Parmi les griefs qu’ont les teutomanes contre les juifs, il en est qu’ils proclament d’une voix retentissante, il en est d’autres sur lesquels ils glissent plus légèrement ; dans toute querelle il y a les raisons qu’on dit et celles qu’on ne dit pas. Ce qu’on reproche tout d’abord à la race maudite, c’est l’ardeur effrénée et l’habileté coupable qu’elle déploie dans toutes ses entreprises, c’est son infatigable activité associée à l’esprit d’intrigue, c’est l’ambition qui la pousse à ne se mêler que des grandes affaires et le mépris qu’elle témoigne pour les petits métiers. On se plaint, avec amertume, qu’elle laisse à d’autres tous les travaux manuels. Elle a peu de goût pour l’agriculture, et quand elle acquiert de grands domaines, c’est qu’elle a en vue quelque audacieuse spéculation.

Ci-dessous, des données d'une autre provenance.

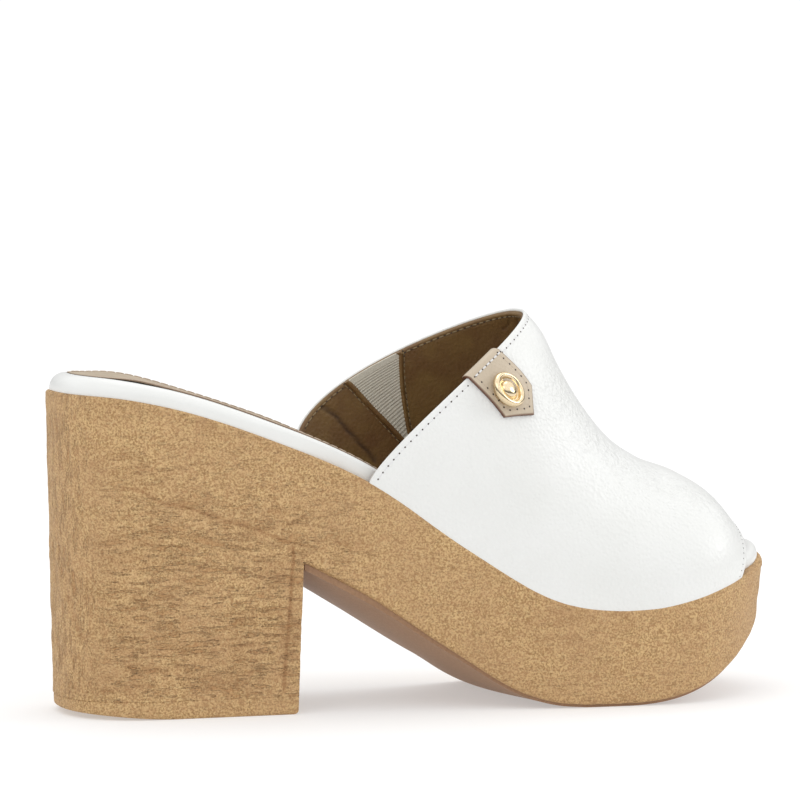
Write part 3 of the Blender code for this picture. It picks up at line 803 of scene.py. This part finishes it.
def make_top_piece():
    """The lift: its back is bevelled, and its lower edge is rounded."""
    rims = outline(0.0)
    feet = heel_foot_outline()
    shape = Surface()
    rings = []
    levels = [(TOP_PIECE, 0.15), (TOP_PIECE - 0.15, 0.05), (TOP_PIECE - 0.4, 0.0), (TOP_PIECE - 0.9, 0.0)]
    levels += [(z, 0.0) for z in np.linspace(TOP_PIECE - 1.5, 1.3, 6)]
    for turn in np.linspace(0, math.pi / 2, 6)[1:]:
        levels.append((1.3 * (1 - math.sin(turn)), 1.3 * (1 - math.cos(turn))))
    middle = np.array([HEEL_CENTRE, 0.0])
    for rim, foot in zip(rims, feet):
        rim = rim[: BREAST + 1]
        top = bed(rim[:, 0], rim[:, 1])[:, None]
        rows = []
        for z, inset in levels:
            point = foot + (rim - foot) * z / top
            point = middle + (point - middle) * (1 - inset / 30.0)
            bevel = HEEL_BEVEL * (1 - smooth_step(point[:, 0], -2.0, 34.0)) * (1 - z / TOP_PIECE)
            rows.append(with_z(point, z + bevel))
        rings.append(np.array(rows))
    outer, inner = rings
    shape.grid(outer)
    shape.grid(inner)
    shape.grid(between(outer[0], inner[0], ACROSS))
    shape.grid(between(outer[-1], inner[-1], ACROSS))
    shape.grid(between(outer[:, BREAST], inner[:, BREAST], ACROSS))
    shape.piece("heel_lift", LIFT, "heel_top_piece")


def make_outsole():
    """The thin rubber sole under the waist and the forefoot."""
    moved = outline(WALL_DRAFT + EDGE_ROUND)
    start = moved[0][BREAST:], moved[1][BREAST:]
    width = np.linalg.norm(start[1] - start[0], axis=-1)
    margin = np.minimum(OUTSOLE_INSET / np.maximum(width, 0.1), 0.2)
    t = np.linspace(0, 1, ACROSS + 1)[:, None]
    t = margin + (1 - 2 * margin) * t
    plan = start[0] + (start[1] - start[0]) * t[..., None]
    top = with_z(plan, sole_z(STATION_X[None, BREAST:], t) - 0.02)
    top[:, 0] += (top[:, 1] - top[:, 0]) * 0.02
    back = top[:, -2].mean(0) - top[0, -1]
    top[:, -1] += back * OUTSOLE_INSET / np.linalg.norm(back)
    low = top.copy()
    low[..., 2] -= OUTSOLE + GAP - 0.02
    shape = Surface()
    shape.grid(top)
    shape.grid(low)
    for edge in EDGES[:3]:
        shape.grid(between(top[edge], low[edge], 3))
    shape.piece("waist_and_forefoot_outsole", RUBBER, "outsole")


def footbed_inset(x):
    """How far the footbed's edge stands in from the rim: more where the upper comes down beside it."""
    beside = UPPER_INSET + WALL + GAP + 0.1
    inset = FOOTBED_HEEL_INSET + (beside - FOOTBED_HEEL_INSET) * smooth_step(x, 66.0, 84.0)
    return inset + (TOE_INSET - beside) * smooth_step(x, 219.0, 226.0)


def bed_top(points, t):
    """The footbed's upper face, a little hollow across and flat at the toe."""
    cup = FOOTBED_CUP * STATION_FACTOR * (1 - smooth_step(STATION_X, 202.0, 218.0))
    return bed_at(points, t) + (GAP + FOOTBED) * thinned(points[..., 0]) - cup * 4 * t * (1 - t)


def thinned(x):
    """The share of its thickness that the footbed keeps, less at the tip of the toe."""
    return 1 - TOE_THINNING * smooth_step(x, *THINNING_SPAN)


def footbed_round(x):
    """The radius along the footbed's upper edge, which is larger round the heel and at the tip of the toe."""
    heel = (FOOTBED_HEEL_ROUND - FOOTBED_ROUND) * (1 - smooth_step(x, 45.0, 80.0))
    back = (WRAP_HEEL_ROUND - FOOTBED_HEEL_ROUND) * (1 - smooth_step(x, 8.0, 30.0))
    return FOOTBED_ROUND + heel + back + (FOOTBED_TOE_ROUND - FOOTBED_ROUND) * smooth_step(x, 212.0, 224.0)


def make_footbed():
    """The board wrapped in white leather, drawn down to the rounded rim of the cork."""
    inset = footbed_inset(STATION_X)
    radius = footbed_round(STATION_X) * thinned(STATION_X)
    turn = np.arcsin(1 - np.minimum(inset / RIM_ROUND, 1.0))
    drop = RIM_SINK * (1 - np.cos(turn))
    top = (GAP + FOOTBED) * thinned(STATION_X)
    levels = [(inset + 0.4, -drop - 0.15), (inset + 0.05, -drop - 0.05), (inset, 0.25 - drop)]
    levels += [(inset, 0.25 - drop + (top - radius - 0.25 + drop) * share) for share in (0.25, 0.5, 0.75)]
    for turn in np.linspace(0, math.pi / 2, 11):
        levels.append((inset + radius * (1 - np.cos(turn)), top - radius * (1 - np.sin(turn))))
    bands = []
    for k in (0, 1):
        rows = []
        for depth, rise in levels:
            point = outline(depth)[k]
            rows.append(with_z(point, bed_at(point, k) + rise))
        bands.append(np.array(rows))
    outer, inner = bands
    shape = Surface()
    shape.grid(outer)
    shape.grid(inner)
    shape.grid(filled(outer[0], inner[0], bed_at))
    shape.grid(filled(outer[-1], inner[-1], bed_top))
    shape.piece("wrapped_footbed", WRAP, "footbed")


def sock_inset(depth):
    rounding = footbed_round(STATION_X)
    return footbed_inset(STATION_X) + np.maximum(rounding + 0.5, FOOTBED_ROUND + SOCK_MARGIN) + depth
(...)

Elle a peu de goût aussi pour l’industrie, et lorsque par hasard elle fonde une fabrique, elle choisit ses inspecteurs et ses comptables parmi ses coreligionnaires, elle confie aux chrétiens tous les emplois subalternes. L’opulent israélite a des domestiques chrétiens, un cocher chrétien, un cuisinier chrétien, de même qu’il charge les chrétiens de lui bâtir sa maison, de la meubler, de lui fabriquer sa voiture, de lui fournir tout ce qui est nécessaire aux commodités de sa vie[1]. On pardonnerait encore aux juifs d’accaparer dans leurs mains prenantes et crochues le commerce et la haute banque ; mais ils ne bornent pas là leurs ambitions, ils aspirent à s’emparer de toutes les fonctions importantes, ils ont juré de gouverner un jour la société et l’état, et ce qui le prouve, c’est le soin tout particulier qu’ils prennent de l’éducation de leurs enfans. M. Stöcker nous apprend, en se signant d’effroi, que les gymnases de Berlin renferment 4,764 élèves appartenant à la confession luthérienne ou réformée et 1,488 israélites. Il s’ensuit qu’Israël, qui n’est que le 5 pour 100 de la population, fournit aux écoles supérieures près du tiers de la jeunesse qui les fréquente. Ces chiffres éloquens témoignent clairement des ambitions

  1. Der Fœderalimus, von Constantin Frantze ; Mainz, 1879, page 352.